Seán Murray died in 1961, as a result of life-long alcohol abuse. Murray was certainly highly intelligent and many of his analyses would come true later on or provide inspiration for later individuals. His position on what was needed for the republican movement to become relevant for the working-class would later be taken up by leading republicans such as Tomas MagGiolla several years after Murray's death. His position on the economic results of Capitalism for the Irish nation would turn out to be astutely foreseen. His demands for northern Catholics would be almost copied by the Civil Rights Movement, again several years after his death. His ambition for a united Irish Communist party and agitation for that would eventually become a reality in 1970 after several years of estrangement.

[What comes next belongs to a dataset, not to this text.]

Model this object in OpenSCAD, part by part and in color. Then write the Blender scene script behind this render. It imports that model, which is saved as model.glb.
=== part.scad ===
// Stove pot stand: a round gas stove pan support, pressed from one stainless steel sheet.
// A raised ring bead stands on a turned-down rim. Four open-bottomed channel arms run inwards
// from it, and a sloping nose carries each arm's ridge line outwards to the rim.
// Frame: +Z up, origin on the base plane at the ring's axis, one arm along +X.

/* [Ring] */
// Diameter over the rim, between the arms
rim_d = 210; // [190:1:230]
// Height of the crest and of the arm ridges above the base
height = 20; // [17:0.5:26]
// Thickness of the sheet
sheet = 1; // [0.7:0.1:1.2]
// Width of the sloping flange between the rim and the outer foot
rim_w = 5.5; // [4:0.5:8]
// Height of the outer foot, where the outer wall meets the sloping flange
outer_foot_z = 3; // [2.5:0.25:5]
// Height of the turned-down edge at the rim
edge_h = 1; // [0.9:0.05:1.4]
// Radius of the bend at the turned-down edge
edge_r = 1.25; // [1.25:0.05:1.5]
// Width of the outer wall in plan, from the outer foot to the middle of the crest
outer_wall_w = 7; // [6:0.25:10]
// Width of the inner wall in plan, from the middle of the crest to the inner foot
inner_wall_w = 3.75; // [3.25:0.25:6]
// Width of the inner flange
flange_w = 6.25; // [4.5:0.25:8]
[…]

Byers' book is not the first to deal with Irish Communism, but is arguably the most
important, as we yet have a full historiography of the Irish party. Byers skillfully deals with his fellow academics' books and offers succinct and constructive criticisms of them. His impeccable use of sources offers further reading material and are often as insightful as the book itself, especially in his reliance on primary-source information such as interviews with contempary figures and Special Branch reports. His book fills in many gaps in the history of Irish Communism and while not trying to be a full analysis of the Communist Party of Ireland, offers a benchmark for any future historian dedicated to telling the full story of the party which it so deserves.

By Graham Harrington, Connolly Youth Movement.